Non-obvious uses for container registries

Static images are just like, your opinion, man. — 5 Sep 2022

I read a post the other day about non-obvious Docker uses and got to thinking about the ways I’ve seen the Docker/OCI spec and registries used as well as some of the ways I’ve thought about using them to solve problems.

So, what can we do with a registry – especially one we can program?

Store data. Registries generally treat the data of images as opaque and there’s no requirement that images are executable so they can be used to store chunks of immutable data. Helm is doing this under the Open Containers Artifacts specification as a way to deploy manifests. I’ve also used it for source code in Kf.

Dynamic patching base images. If you distribute lots of applications on top of a common base image you can build a registry that dynamically swaps out the base image at pull time. The short lived Cloud Foundry project Eirini did this which allowed them to “hot patch” applications. At one time the Bulidpacks project was also looking at doing this.

Adding application configuration.. You could make a pass-through registry that layers on application configuration to an image while it’s being pulled. Configuration could include environment variables, root certificates, platform information, and polyfills for the environment the container runs in such as APM tooling. This would allow a slightly more platform agnostic (e.g. Cloud Foundry, K8s, Docker Swarm, Mesos) approach to running images than configuring everything in a platform specific way.

Start worker processes. Similar to dynamic application configuration you could run a leader process that hosts an image registry which schedules follower processes that point to the registry it’s hosting. It could also layer on the chunks of work to make sure the worker nodes could run with minimal permissions.

Establish identity. If you layer in a unique client certificate to each pulled image that includes what it is, the machine that’s allowed to run it, the identity pulling it, the environment it’s running in, and an expiration date – then you could use it as a solid foundation of a “process” level identity and access control.

Merge images on the fly for purpose built containers. Similar to adding new layers mentioned above you could merge entire images on the fly. This would be useful if there were an N x M x … grid of options you wanted to create. For example, distributing different versions of a trained ML model next to different versions of the run-time on top of a minimal or full base image.

Dynamically tag or name images. If you publish images that others consume, it could be useful to have registries that could roll out tags based on client populations similar to A/B testing. This could prevent instant global rollout of a bad tag – but could be a hassle to debug.

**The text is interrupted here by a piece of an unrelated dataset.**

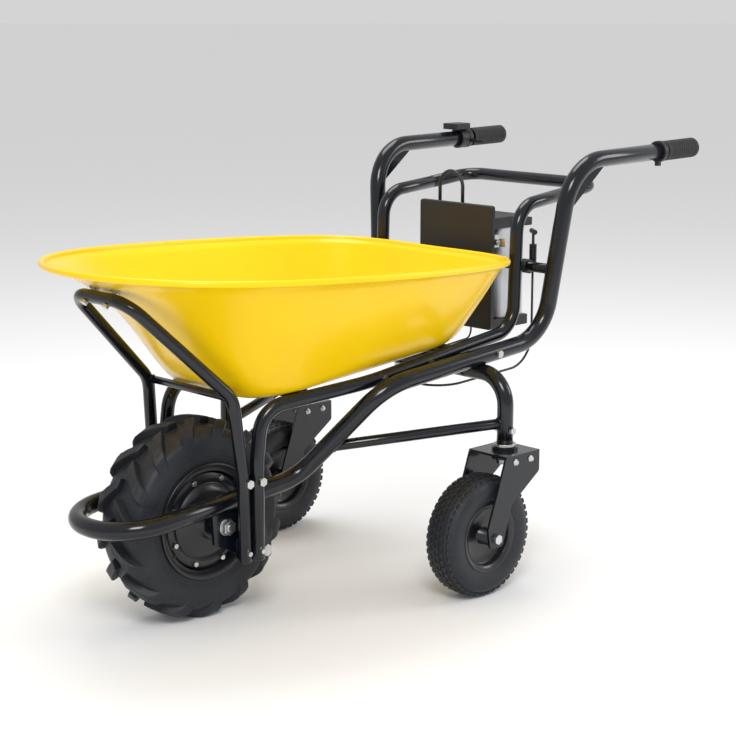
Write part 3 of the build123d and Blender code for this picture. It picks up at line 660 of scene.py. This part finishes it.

Dynamically build images. You could transform data in one space (e.g. a Git repository) to another (OCI image URI) using a tool like Buildpacks to convert source code into images on the fly.

All together now

If we layer these pieces together we get an interesting approach to something that kind of looks like a PaaS, except it isn’t tied to any particular platform.

Here’s a rough example of what this would look like that won’t pass muster tests for a production system but should give a general idea of the capabilities.

Start with converting images to code. This URI builds a Git repository and caches the result for 90 days, both to reduce load and to ensure stale images aren’t deployed for security reasons:

example.com/build/rebuildAfter=90d/<REPO>/<SHA|TAG>

Next in our chain is the OS patch level which switches out the base images supporting three tags stable, current, and next. This allows application developers to run smoke tests against the apps prior to newer OS patch rollouts and to have some grace period to fix obsolete images:

example.com/patch/<REPO>/<SHA|TAG>:<OS_PATCH>

Up to this point the images have been theoretical – only defined at pull time – but now we’ll materialize them to produce some monotonically increasing stream of rollouts. Note that the tag is relative, a tag of 1 means one before latest.

example.com/rollouts/<BUILDNAME>:n-<RELEASE_DELTA>

To distribute these out to different environments, we create a registry per data center, this sets environment variables and adds an environment based identity so the app can communicate with other services in its environment. Release deltas are set by administrators to allow gradual rollouts:

<LOCATION>.<ENVIRONMENT>.example.com/app/<BUILDNAME>

From here it’s up to some other system to actually get these onto the platform. The platform itself could be told to pull updates to workloads once a day or some other platform level configuration system could do it.

Finally, for easy debugging, we’ll allow developers to pull an image with debugging tools, a root user account, and sshd with the developer’s public key layered in. The app’s identity is pinned to the development environment to prevent abuse:

ad-hoc.example.com/<REPO>/<SHA|TAG>:<OS_PATCH>

Closing thoughts

Are all of these ideas good? Probably not. But there is something neat about applying the principles of functional programming to a storage tool that’s ubiquitous, cheap, and mostly standardized.

And, because the system is composable, you can always swap out what you like.